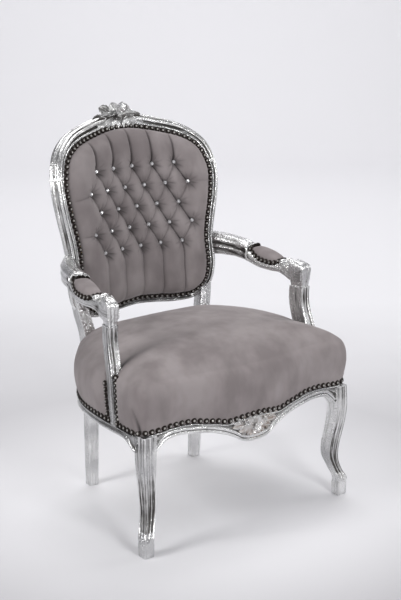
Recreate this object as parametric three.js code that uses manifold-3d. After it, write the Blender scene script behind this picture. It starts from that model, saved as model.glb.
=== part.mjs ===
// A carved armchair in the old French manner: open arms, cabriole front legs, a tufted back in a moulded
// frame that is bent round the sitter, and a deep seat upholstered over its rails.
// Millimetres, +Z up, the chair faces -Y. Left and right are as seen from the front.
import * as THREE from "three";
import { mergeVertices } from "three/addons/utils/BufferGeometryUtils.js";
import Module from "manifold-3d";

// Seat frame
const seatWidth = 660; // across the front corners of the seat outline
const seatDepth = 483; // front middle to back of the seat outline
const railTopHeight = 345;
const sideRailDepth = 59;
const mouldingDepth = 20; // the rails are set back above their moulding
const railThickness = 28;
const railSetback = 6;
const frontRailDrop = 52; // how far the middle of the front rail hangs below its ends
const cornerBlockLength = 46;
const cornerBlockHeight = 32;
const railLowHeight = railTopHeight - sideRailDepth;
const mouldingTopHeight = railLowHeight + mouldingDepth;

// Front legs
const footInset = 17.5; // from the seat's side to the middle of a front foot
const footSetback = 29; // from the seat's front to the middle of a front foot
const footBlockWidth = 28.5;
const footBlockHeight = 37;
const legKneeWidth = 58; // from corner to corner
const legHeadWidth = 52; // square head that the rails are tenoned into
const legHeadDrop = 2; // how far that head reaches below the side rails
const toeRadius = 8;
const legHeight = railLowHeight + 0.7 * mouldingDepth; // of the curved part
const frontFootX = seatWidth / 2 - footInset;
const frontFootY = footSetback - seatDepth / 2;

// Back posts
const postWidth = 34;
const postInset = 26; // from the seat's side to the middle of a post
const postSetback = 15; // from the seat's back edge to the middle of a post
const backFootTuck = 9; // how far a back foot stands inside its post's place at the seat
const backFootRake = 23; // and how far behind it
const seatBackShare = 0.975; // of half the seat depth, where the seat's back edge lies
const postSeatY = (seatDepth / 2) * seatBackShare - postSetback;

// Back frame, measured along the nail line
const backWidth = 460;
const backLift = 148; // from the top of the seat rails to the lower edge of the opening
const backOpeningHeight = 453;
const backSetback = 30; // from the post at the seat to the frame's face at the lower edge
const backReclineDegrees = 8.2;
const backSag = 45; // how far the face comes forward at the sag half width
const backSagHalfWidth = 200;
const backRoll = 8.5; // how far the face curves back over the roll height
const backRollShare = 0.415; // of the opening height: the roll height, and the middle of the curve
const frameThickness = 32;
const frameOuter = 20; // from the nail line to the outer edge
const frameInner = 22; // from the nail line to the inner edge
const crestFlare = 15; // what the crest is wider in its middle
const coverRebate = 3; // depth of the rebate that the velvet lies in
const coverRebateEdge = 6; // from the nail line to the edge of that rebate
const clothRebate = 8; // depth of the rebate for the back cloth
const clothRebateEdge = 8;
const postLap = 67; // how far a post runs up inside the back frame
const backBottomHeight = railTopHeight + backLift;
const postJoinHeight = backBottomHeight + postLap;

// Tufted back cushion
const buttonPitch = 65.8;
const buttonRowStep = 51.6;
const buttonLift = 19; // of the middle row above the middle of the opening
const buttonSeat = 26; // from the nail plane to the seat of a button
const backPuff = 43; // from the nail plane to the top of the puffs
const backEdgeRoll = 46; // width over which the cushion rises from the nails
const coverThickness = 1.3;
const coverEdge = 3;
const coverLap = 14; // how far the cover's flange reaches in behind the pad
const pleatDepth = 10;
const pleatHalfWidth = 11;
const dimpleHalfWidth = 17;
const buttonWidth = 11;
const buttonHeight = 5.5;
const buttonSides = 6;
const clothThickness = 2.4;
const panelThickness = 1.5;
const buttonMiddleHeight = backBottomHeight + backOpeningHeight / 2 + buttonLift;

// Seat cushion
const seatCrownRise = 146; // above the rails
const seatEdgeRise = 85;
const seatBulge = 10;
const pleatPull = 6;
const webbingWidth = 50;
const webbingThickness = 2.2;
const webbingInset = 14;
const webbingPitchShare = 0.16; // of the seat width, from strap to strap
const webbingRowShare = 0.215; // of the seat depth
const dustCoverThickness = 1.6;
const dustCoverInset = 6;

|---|

**WHAT THE TASK REQUIRES**
Repeat the listing exactly, from its first line to its last.

**TASK RESULT**
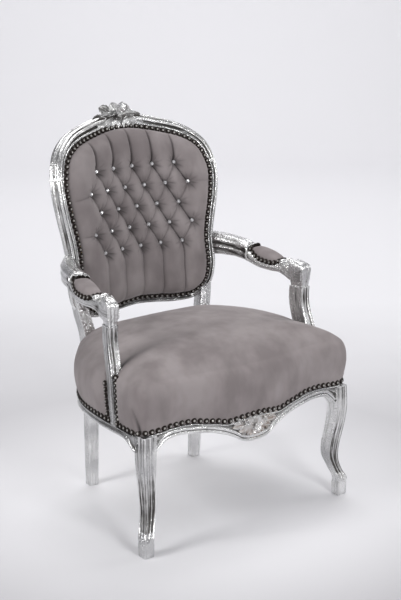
Recreate this object as parametric three.js code that uses manifold-3d. After it, write the Blender scene script behind this picture. It starts from that model, saved as model.glb.
=== part.mjs ===
// A carved armchair in the old French manner: open arms, cabriole front legs, a tufted back in a moulded
// frame that is bent round the sitter, and a deep seat upholstered over its rails.
// Millimetres, +Z up, the chair faces -Y. Left and right are as seen from the front.
import * as THREE from "three";
import { mergeVertices } from "three/addons/utils/BufferGeometryUtils.js";
import Module from "manifold-3d";

// Seat frame
const seatWidth = 660; // across the front corners of the seat outline
const seatDepth = 483; // front middle to back of the seat outline
const railTopHeight = 345;
const sideRailDepth = 59;
const mouldingDepth = 20; // the rails are set back above their moulding
const railThickness = 28;
const railSetback = 6;
const frontRailDrop = 52; // how far the middle of the front rail hangs below its ends
const cornerBlockLength = 46;
const cornerBlockHeight = 32;
const railLowHeight = railTopHeight - sideRailDepth;
const mouldingTopHeight = railLowHeight + mouldingDepth;

// Front legs
const footInset = 17.5; // from the seat's side to the middle of a front foot
const footSetback = 29; // from the seat's front to the middle of a front foot
const footBlockWidth = 28.5;
const footBlockHeight = 37;
const legKneeWidth = 58; // from corner to corner
const legHeadWidth = 52; // square head that the rails are tenoned into
const legHeadDrop = 2; // how far that head reaches below the side rails
const toeRadius = 8;
const legHeight = railLowHeight + 0.7 * mouldingDepth; // of the curved part
const frontFootX = seatWidth / 2 - footInset;
const frontFootY = footSetback - seatDepth / 2;

// Back posts
const postWidth = 34;
const postInset = 26; // from the seat's side to the middle of a post
const postSetback = 15; // from the seat's back edge to the middle of a post
const backFootTuck = 9; // how far a back foot stands inside its post's place at the seat
const backFootRake = 23; // and how far behind it
const seatBackShare = 0.975; // of half the seat depth, where the seat's back edge lies
const postSeatY = (seatDepth / 2) * seatBackShare - postSetback;

// Back frame, measured along the nail line
const backWidth = 460;
const backLift = 148; // from the top of the seat rails to the lower edge of the opening
const backOpeningHeight = 453;
const backSetback = 30; // from the post at the seat to the frame's face at the lower edge
const backReclineDegrees = 8.2;
const backSag = 45; // how far the face comes forward at the sag half width
const backSagHalfWidth = 200;
const backRoll = 8.5; // how far the face curves back over the roll height
const backRollShare = 0.415; // of the opening height: the roll height, and the middle of the curve
const frameThickness = 32;
const frameOuter = 20; // from the nail line to the outer edge
const frameInner = 22; // from the nail line to the inner edge
const crestFlare = 15; // what the crest is wider in its middle
const coverRebate = 3; // depth of the rebate that the velvet lies in
const coverRebateEdge = 6; // from the nail line to the edge of that rebate
const clothRebate = 8; // depth of the rebate for the back cloth
const clothRebateEdge = 8;
const postLap = 67; // how far a post runs up inside the back frame
const backBottomHeight = railTopHeight + backLift;
const postJoinHeight = backBottomHeight + postLap;

// Tufted back cushion
const buttonPitch = 65.8;
const buttonRowStep = 51.6;
const buttonLift = 19; // of the middle row above the middle of the opening
const buttonSeat = 26; // from the nail plane to the seat of a button
const backPuff = 43; // from the nail plane to the top of the puffs
const backEdgeRoll = 46; // width over which the cushion rises from the nails
const coverThickness = 1.3;
const coverEdge = 3;
const coverLap = 14; // how far the cover's flange reaches in behind the pad
const pleatDepth = 10;
const pleatHalfWidth = 11;
const dimpleHalfWidth = 17;
const buttonWidth = 11;
const buttonHeight = 5.5;
const buttonSides = 6;
const clothThickness = 2.4;
const panelThickness = 1.5;
const buttonMiddleHeight = backBottomHeight + backOpeningHeight / 2 + buttonLift;

// Seat cushion
const seatCrownRise = 146; // above the rails
const seatEdgeRise = 85;
const seatBulge = 10;
const pleatPull = 6;
const webbingWidth = 50;
const webbingThickness = 2.2;
const webbingInset = 14;
const webbingPitchShare = 0.16; // of the seat width, from strap to strap
const webbingRowShare = 0.215; // of the seat depth
const dustCoverThickness = 1.6;
const dustCoverInset = 6;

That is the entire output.